_Exercise_
Starting at the line that contains "root.location = (-(low.x" and stopping at the line that contains "bpy.data.objects.remove(obj)", repeat every line exactly, the two end lines included, and nothing else.

::::

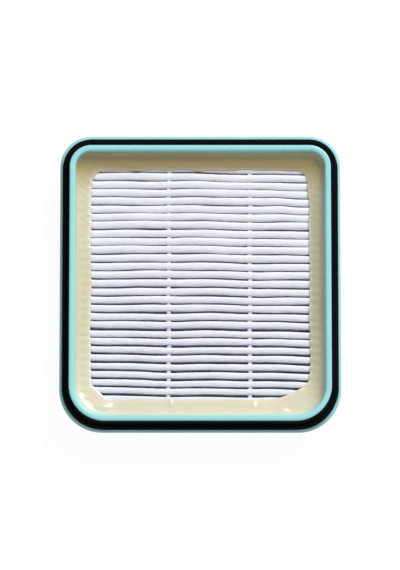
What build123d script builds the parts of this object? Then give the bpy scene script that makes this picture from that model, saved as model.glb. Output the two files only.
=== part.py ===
from build123d import *

import os
from math import asin, atan, cos, degrees, floor, hypot, radians, sin, tan

# Framed high-efficiency air filter panel, lying on its outlet face with the inlet face up.
# Millimetres. X runs along the pleats, Y across them, Z from the outlet face to the inlet face.
# The origin is the plan centre of the flange, at the level of the outlet face.

# Moulded frame
frame_height = 26.0
rim_width = 109.6
rim_length = 116.6
rim_top_corner = 9.0
rim_bottom_corner = 15.0
wall = 2.5
cavity_draft = 1.0
body_draft = 1.0
rim_edge_radius = 1.0
base_chamfer = 0.8

# Flange round the frame, with a channel for the seal
flange_side_overhang = 4.2
flange_end_overhang = 4.6
rim_offset = -0.7
flange_top_corner = 13.1
flange_bottom_corner = 18.2
flange_underside = 15.1
flange_thickness = 2.4
flange_bevel = 0.8
flange_chamfer = 0.4
channel_depth = 0.8
channel_fit = 0.15

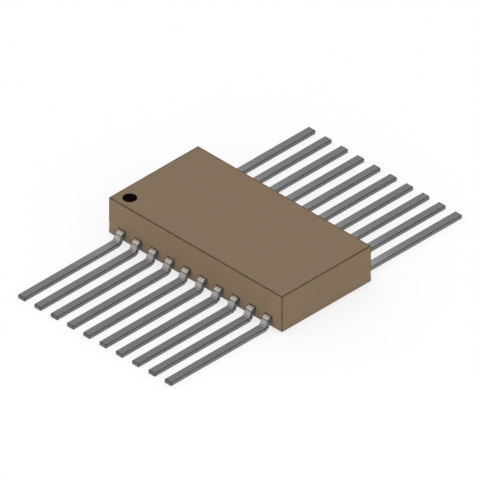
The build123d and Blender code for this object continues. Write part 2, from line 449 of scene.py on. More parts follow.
def former_lines(leads):
    """Where the former's three lines cross a lead and how wide half of each is: at the end of the
    shoulder, just inside the heel and at the start of the foot."""
    places = lead_marks(leads)[0][2:] + np.array([0, leads.heel_line, 0])
    return places, np.array([leads.witness, leads.heel_witness, leads.witness])


def end_rings(leads):
    """The rings that round over a lead's end and close it: two plain ones, a quarter circle of the
    burr's radius and two inside its face. Returns how far each is drawn in and how far it lies
    past the end, and its share of the edge mask and of the cut mask."""
    radius = leads.burr_radius
    band = leads.edge_band
    turns = quarter_turn(4)
    insets = np.concatenate([[0, 0], radius * (1 - np.cos(turns)), [radius + band, radius + 2 * band]])
    steps = np.concatenate([[-3 * band, -1.5 * band], radius * np.sin(turns), [radius, radius]]) - radius
    edges = np.array([0, 1, 1, 1, 1, 1, 1, 0])
    cuts = np.array([0, 0, 0, 0.5, 1, 1, 1, 1])
    return insets, steps, edges, cuts


def outside_stations(leads):
    """Distances outside the body at which a lead has a ring: at its root, in even steps round both
    bends, at the former's lines and both their sides, at a few shares of its foot and at its tip."""
    bend_rings = 10
    foot_shares = np.array([0.04, 0.09, 0.18, 0.3, 0.5, 0.7, 0.9])
    starts, total = lead_marks(leads)
    lines, widths = former_lines(leads)
    shoulder = np.linspace(starts[1], starts[2], bend_rings)
    heel = np.linspace(starts[3], starts[4], bend_rings)
    foot = starts[4] + foot_shares * (total - starts[4])
    run = np.unique(np.concatenate([[0.0], shoulder, heel, lines - widths, lines, lines + widths, foot]))
    return np.concatenate([run, total + end_rings(leads)[1]])


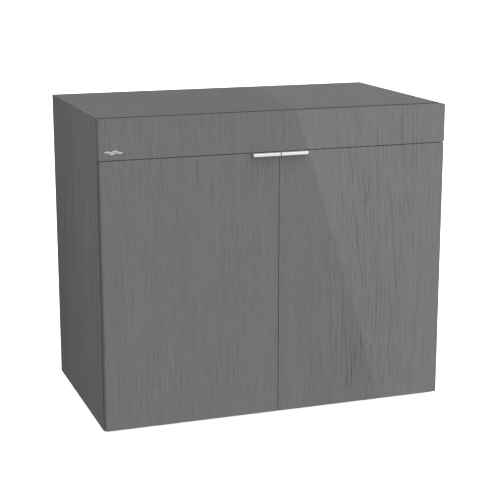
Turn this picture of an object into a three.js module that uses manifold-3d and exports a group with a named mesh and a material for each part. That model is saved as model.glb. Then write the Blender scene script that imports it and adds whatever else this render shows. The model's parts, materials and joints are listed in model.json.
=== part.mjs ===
// Aquarium stand cabinet in millimetres. X is the width, -Y the front and +Z up.
// The origin is on the floor, at the centre of the footprint.
// A plain board carcass carries a fascia and two overlay doors on concealed cup hinges.

import * as THREE from 'three';
import { mergeVertices } from 'three/addons/utils/BufferGeometryUtils.js';
import Module from 'manifold-3d';

// ---------------------------------------------------------------- driving dimensions

const WIDTH = 800;
const HEIGHT = 690;
const BOARD = 19;
const CARCASS_DEPTH = 450;
const FRONT_GAP = 3; // air between the carcass and the doors
const GAP = 0.3; // between pieces that touch

const FASCIA_HEIGHT = 86;
const PLINTH_HEIGHT = 50;
const PLINTH_SETBACK = 3;
const RAIL_DROP = 105; // top rail's lower edge, below the top surface

const DOOR_SIDE_INSET = 1;
const DOOR_CENTRE_GAP = 1.2;
const DOOR_FLOOR_GAP = 7;
const DOOR_TOP_GAP = 1.5;

const PULL_REACH = 12;
const PULL_LENGTH = 62.5;
const PULL_SHEET = 1.2;
const PULL_LIP = 6.8;
const PULL_FLANGE = 25;
const PULL_INSET = 0.4; // from the door's inner edge to the pull's inner end
const PULL_SCREW_INSETS = [16, 48]; // from the pull's inner end

const SHELF_HEIGHT = 330; // underside, above the floor
const SHELF_DEPTH = 395;
const PIN_ROWS = [-140, 180]; // y of the two rows of shelf pin holes
const PIN_PITCH = 32;
const PIN_LEVELS = [-2, -1, 0, 1, 2];
const PIN_RADIUS = 2.5;

const PORT_SIZE = [150, 80];
const PORT_CORNER = 20;
const PORT_X = 195;
const PORT_HEIGHT = 600;

const HINGE_HEIGHTS = { lower: 125, upper: 500 };
const CAM_INSET = 34; // from the end of the board
const CAM_RADIUS = 7.5;
const CAM_LENGTH = 12;
const BACK_CAM_HEIGHTS = [150, 520];
const BOTTOM_CAM_ROWS = [-150, 160];

const BUMPER_RADIUS = 4;
const BUMPERS = { upper: [80, 592], lower: [30, 60] }; // distance from the centre, height

// ---------------------------------------------------------------- derived planes

const HALF = WIDTH / 2;
const INNER = HALF - BOARD;
const BACK = (CARCASS_DEPTH + FRONT_GAP + BOARD + PULL_REACH) / 2;
const FRONT = BACK - CARCASS_DEPTH; // front edges of the carcass
const DOOR_BACK = FRONT - FRONT_GAP;
const DOOR_FACE = DOOR_BACK - BOARD;
const UNDER_TOP = HEIGHT - BOARD;
const FASCIA_BOTTOM = HEIGHT - FASCIA_HEIGHT;
const DOOR_TOP = FASCIA_BOTTOM - DOOR_TOP_GAP;
const RAIL_BOTTOM = HEIGHT - RAIL_DROP;
const FLOOR_TOP = PLINTH_HEIGHT + BOARD; // upper face of the bottom panel
const BACK_PANEL_FRONT = BACK - BOARD;
const RAIL_BACK = FRONT + BOARD;
const PIN_CENTRE = SHELF_HEIGHT - GAP - PIN_RADIUS;

// ---------------------------------------------------------------- materials

const standard = (color, roughness, metalness = 0) =>
  new THREE.MeshStandardMaterial({ color, roughness, metalness });

const laminate = standard(0x727371, 0.18);
const aluminium = standard(0xe9eaec, 0.3, 1);
const steel = standard(0xb9bbbd, 0.28, 1);
const zinc = standard(0x9c9c98, 0.5, 1);
const blackPlastic = standard(0x1b1c1d, 0.55);
const clearRubber = standard(0xd9dbd6, 0.45);
const badgeWhite = standard(0xf3f3ef, 0.35);

// ---------------------------------------------------------------- geometry helpers

const wasm = await Module();
wasm.setup();

function toSolid(geometry) {
  const bare = geometry.clone();
  bare.deleteAttribute('normal');
  bare.deleteAttribute('uv');
  const merged = mergeVertices(bare, 1e-4);
  const vertProperties = new Float32Array(merged.attributes.position.array);
  const triVerts = new Uint32Array(merged.index.array);
  return new wasm.Manifold(new wasm.Mesh({ numProp: 3, vertProperties, triVerts }));
}

function toGeometry(solid) {
  const mesh = solid.getMesh();
  const geometry = new THREE.BufferGeometry();
  geometry.setAttribute('position', new THREE.BufferAttribute(mesh.vertProperties, 3));
  geometry.setIndex(new THREE.BufferAttribute(mesh.triVerts, 1));
  return geometry;
}

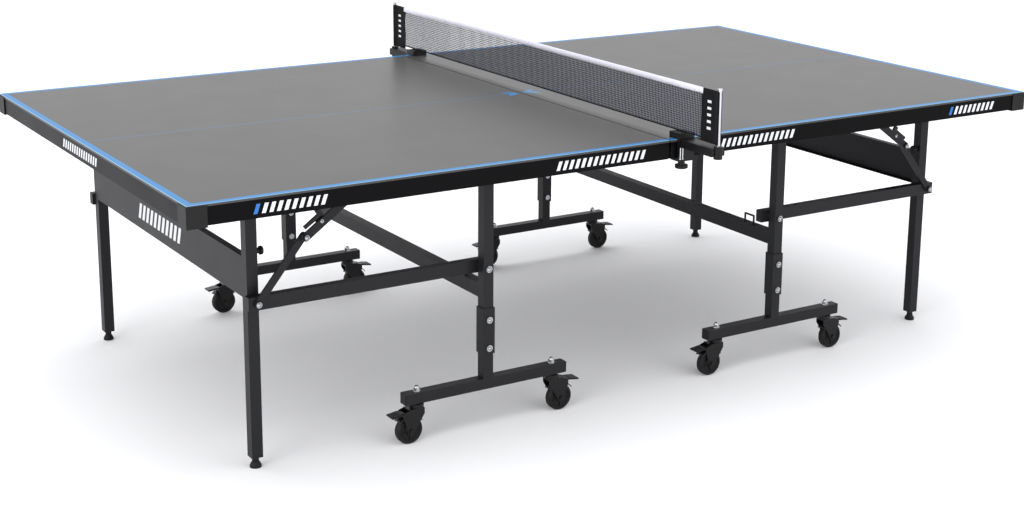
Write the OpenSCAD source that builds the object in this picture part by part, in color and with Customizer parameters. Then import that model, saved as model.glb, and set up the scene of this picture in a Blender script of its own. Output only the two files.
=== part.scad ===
// Folding two-half table tennis table with a trolley under each half.
// +X runs along the table, -Y is the near long side, +Z is up.
// The origin lies on the floor below the middle of the net line.

/* [Top] */
// Length of the whole playing surface
table_l = 2740; // [2600:10:2900]
// Width of the playing surface
table_w = 1525; // [1400:5:1700]
// Height of the playing surface above the floor
table_h = 760; // [720:5:900]
// Gap between the two halves at the net
halves_gap = 4.4; // [4.4:0.2:12]
// Thickness of the playing board
board_t = 6; // [4:1:22]
// Depth of the apron frame below the board
apron_h = 46; // [40:1:60]
// Width of the apron frame's flanges
apron_w = 22; // [18:1:30]
// Sheet thickness of the apron frame
apron_wall = 1.5; // [1.2:0.1:2.5]
// Depth of the cross members below the board
member_h = 30; // [24:1:32]
// Width of the cross members
member_w = 25; // [20:1:35]
// Length of a corner cap along each edge
cap_l = 50; // [30:1:80]
// How far a corner cap stands proud of the apron
cap_proud = 2; // [1:0.5:4]

/* [Trolley] */
// Distance from the net line to the uprights
upright_x = 498; // [440:1:540]
// Distance from the centre line to the uprights
upright_y = 630; // [560:1:660]
// Side of the square tubes
tube = 30; // [25:1:35]
// Wall of the square tubes
tube_wall = 2; // [1.5:0.1:3]
// Length of a foot bar
foot_bar_l = 497; // [420:1:560]
// Height of the foot bars' undersides
foot_bar_z = 110; // [104:1:130]
// Height of the top of the fixed lower post
stub_top = 290; // [260:1:310]
// Bottom of the height-setting sleeve
sleeve_z = 209; // [190:1:220]
// Length of the height-setting sleeve
sleeve_l = 128; // [100:1:135]
// Wall of the height-setting sleeve
sleeve_wall = 2.5; // [2:0.1:3]
// Underside of the cross bar that joins the uprights
cross_bar_z = 363; // [345:1:366]
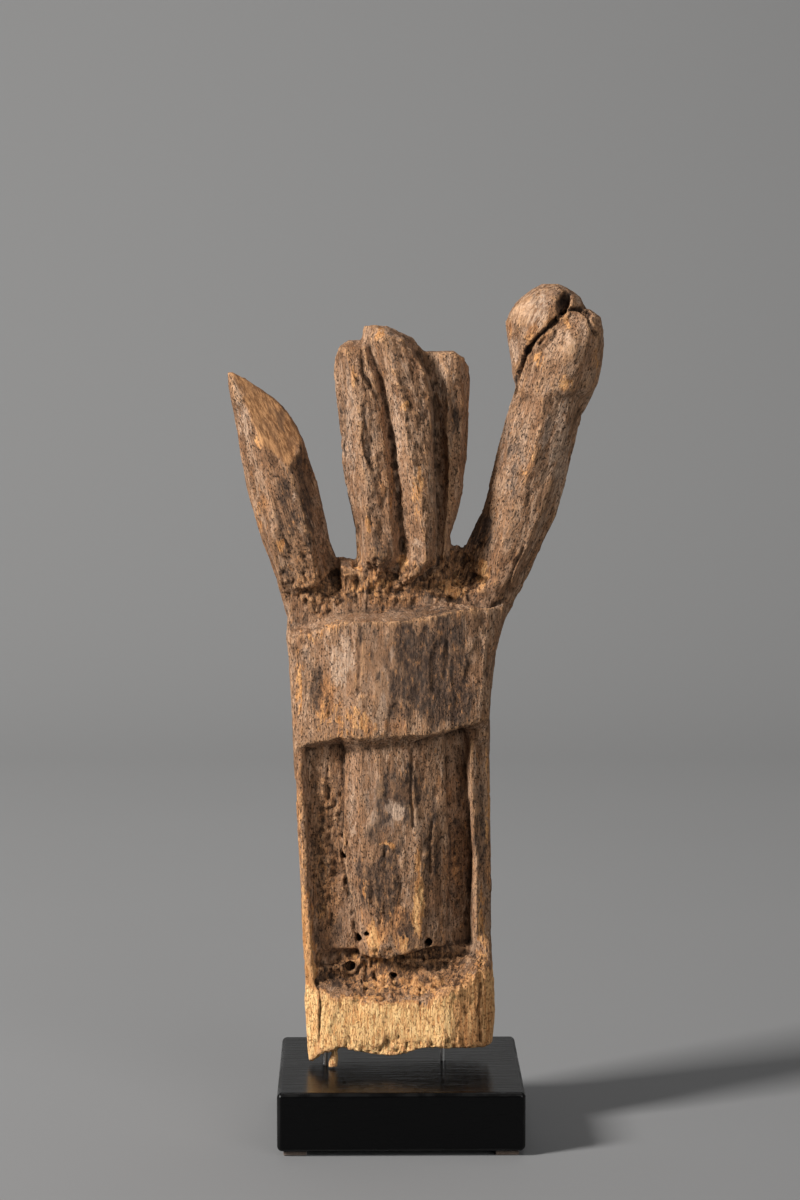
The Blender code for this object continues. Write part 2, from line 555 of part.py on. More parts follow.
def make_pins(material):
    """A straight steel pin at each place, from its hole in the plinth up into the figure."""
    low, high = GAP - PIN_HOLE_DEPTH, PIN_TOP
    pins = []
    for side, (x, y) in pin_places().items():
        name, middle = f"mounting_pin_{side}", (x, y, (low + high) / 2)
        pins.append(make_cylinder(name, middle, PIN_RADIUS, high - low, PIN_SIDES, material=material))
    return pins


def make_pad(name, x, y, material):
    """A felt pad with rounded corners, its top just under the plinth."""
    thickness = PAD_THICKNESS - GAP
    bm = bmesh.new()
    bmesh.ops.create_cube(bm, size=1.0)
    bmesh.ops.scale(bm, vec=(PAD_SIDE, PAD_SIDE, thickness), verts=bm.verts)
    upright = [edge for edge in bm.edges if edge.verts[0].co.z * edge.verts[1].co.z < 0]
    round_edges(bm, upright, PAD_CORNER_ROUND, PAD_CORNER_STEPS)
    bmesh.ops.translate(bm, verts=bm.verts, vec=(x, y, -PLINTH_HEIGHT - GAP - thickness / 2))
    return make_object(name, bm, material)


def make_pads(material):
    """Four felt pads, one under each corner of the plinth."""
    x = PLINTH_WIDTH / 2 - PAD_INSET - PAD_SIDE / 2
    y = PLINTH_DEPTH / 2 - PAD_INSET - PAD_SIDE / 2
    corners = {"front_left": (-x, -y), "front_right": (x, -y), "back_left": (-x, y), "back_right": (x, y)}
    return [make_pad(f"felt_pad_{corner}", *place, material) for corner, place in corners.items()]


def shade(obj):
    obj.data.shade_smooth()
    obj.data.set_sharp_from_angle(angle=math.radians(SHARP_ANGLE_DEG))


def set_on_origin(objects):
    """Parents everything to one empty, placed so that the bounding box's bottom centre is the origin."""
    points = [v.co for obj in objects for v in obj.data.vertices]
    low = Vector([min(p[i] for p in points) for i in range(3)])
    high = Vector([max(p[i] for p in points) for i in range(3)])
    root = bpy.data.objects.new("ritual_figure", None)
    bpy.context.scene.collection.objects.link(root)
    root.location = (-(low.x + high.x) / 2, -(low.y + high.y) / 2, -low.z)
    for obj in objects:
        obj.parent = root


def main():
    clear_scene()
    materials = {name: make_material(name) for name in LOOKS}
    objects = [make_figure(materials["weathered_wood"]), make_plinth(materials["black_lacquer"])]
    objects += make_pins(materials["steel"])
    objects += make_pads(materials["felt"])
    for obj in objects:
        shade(obj)
    set_on_origin(objects)


main()
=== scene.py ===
"""Looks of a carved wooden figure on a black lacquered plinth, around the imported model.

Tables give lengths in millimetres: x and y from the plinth's centre, heights from the plinth's top.
Colours are linear red, green and blue.
"""

import itertools
import json
import math

import bmesh
import bpy
import numpy as np
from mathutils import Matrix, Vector

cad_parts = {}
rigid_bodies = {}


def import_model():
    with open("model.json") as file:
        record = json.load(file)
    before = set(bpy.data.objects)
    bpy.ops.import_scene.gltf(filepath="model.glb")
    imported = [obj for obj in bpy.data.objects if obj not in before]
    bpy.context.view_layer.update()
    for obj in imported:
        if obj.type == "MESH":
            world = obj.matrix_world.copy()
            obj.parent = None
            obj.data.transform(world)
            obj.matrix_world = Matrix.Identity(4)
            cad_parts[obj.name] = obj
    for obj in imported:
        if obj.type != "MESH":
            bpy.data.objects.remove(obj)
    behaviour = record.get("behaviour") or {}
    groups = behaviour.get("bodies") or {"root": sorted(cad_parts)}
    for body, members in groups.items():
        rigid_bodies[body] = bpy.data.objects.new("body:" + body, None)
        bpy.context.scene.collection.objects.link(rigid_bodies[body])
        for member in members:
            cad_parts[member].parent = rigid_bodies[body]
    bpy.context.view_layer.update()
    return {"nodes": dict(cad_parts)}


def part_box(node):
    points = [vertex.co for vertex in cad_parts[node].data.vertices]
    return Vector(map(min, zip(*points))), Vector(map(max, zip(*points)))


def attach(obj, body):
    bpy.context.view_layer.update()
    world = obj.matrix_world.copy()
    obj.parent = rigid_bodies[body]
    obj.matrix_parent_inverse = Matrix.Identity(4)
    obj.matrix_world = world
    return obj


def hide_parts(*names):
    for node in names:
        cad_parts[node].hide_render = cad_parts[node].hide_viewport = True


MM = 0.001

# Camera and lights, in metres from the bottom centre of the plinth
CAMERA_PLACE = (-0.0153, -1.1728, 0.3323)
CAMERA_TILT_DEG = -6.2
CAMERA_TURN_DEG = -0.75
LENS = 93.0
SENSOR = 36.0
AIM = (0.0, 0.0, 0.17)
LIGHTS = {
    "key": ((-1.74, -0.90, 1.26), 0.45, 0.6, 96, (1, 0.985, 0.965)),
    "fill": ((1, -1.6, 0.8), 1.2, 1.2, 13, (0.98, 0.99, 1)),
    "top": ((0.1, 0.5, 1.6), 0.9, 0.7, 5, (1, 1, 1)),
}
WORLD_COLOUR = (0.5, 0.5, 0.5)
WORLD_STRENGTH = 0.16

# Sculpting of the wood: its voxels, rounds of smoothing and number of triangles
VOXEL = 0.5
FIRST_SMOOTHING = 1
TRIANGLES = 192000
MERGE_DISTANCE = 0.01

# The pins' places, and the distances and heights between which the wood's wear sets in around their bores
PIN_PLACES = ((-28.9, -1.5), (16.8, 5.1))
PIN_CLEAR = (1.6, 3.2)
PIN_CLEAR_HEIGHTS = (27.0, 32.0)

# Plinth's and pads' rounded edges, the pads' fuzzy surface, and the pins' sides, rounded ends (as a share
# of their radius) and the angle above which their edges stay sharp
PLINTH_EDGE = 2.0
PLINTH_EDGE_STEPS = 7
PAD_EDGE = 0.5
PAD_EDGE_STEPS = 3
PAD_VOXEL = 0.22
PAD_FUZZ = 0.09
PAD_INSET = 0.08
PIN_SIDES = 40
PIN_ROUNDING = 0.2
PIN_SHARP_DEG = 50

# How far a face is turned to the front where hewing, wear and paint set in and where they are full
HEWN_FRONT = (-0.1, 0.4)
WORN_FRONT = (0.0, 0.4)
PAINTED_FRONT = (-0.1, 0.3)

# How the grain leans: shift in x of each limb's axis by height, and the lines that part the limbs
LEFT_LEAN = ((186, 0), (200, -3), (268, -23.5))
RIGHT_LEAN = ((180, 0), (196, 4), (262, 25), (300, 37))
CLUSTER_LEAN = ((190, 0), (200, -0.6), (284, -10))
LEFT_GAP = ((190, -20), (225, -26), (250, -32), (270, -40))
RIGHT_GAP = ((190, 20), (225, 29), (250, 33), (300, 34))
GRAIN_SWAY = 1.2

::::

_Worked answer_
    root.location = (-(low.x + high.x) / 2, -(low.y + high.y) / 2, -low.z)
    for obj in objects:
        obj.parent = root


def main():
    clear_scene()
    materials = {name: make_material(name) for name in LOOKS}
    objects = [make_figure(materials["weathered_wood"]), make_plinth(materials["black_lacquer"])]
    objects += make_pins(materials["steel"])
    objects += make_pads(materials["felt"])
    for obj in objects:
        shade(obj)
    set_on_origin(objects)


main()
=== scene.py ===
"""Looks of a carved wooden figure on a black lacquered plinth, around the imported model.

Tables give lengths in millimetres: x and y from the plinth's centre, heights from the plinth's top.
Colours are linear red, green and blue.
"""

import itertools
import json
import math

import bmesh
import bpy
import numpy as np
from mathutils import Matrix, Vector

cad_parts = {}
rigid_bodies = {}


def import_model():
    with open("model.json") as file:
        record = json.load(file)
    before = set(bpy.data.objects)
    bpy.ops.import_scene.gltf(filepath="model.glb")
    imported = [obj for obj in bpy.data.objects if obj not in before]
    bpy.context.view_layer.update()
    for obj in imported:
        if obj.type == "MESH":
            world = obj.matrix_world.copy()
            obj.parent = None
            obj.data.transform(world)
            obj.matrix_world = Matrix.Identity(4)
            cad_parts[obj.name] = obj
    for obj in imported:
        if obj.type != "MESH":
            bpy.data.objects.remove(obj)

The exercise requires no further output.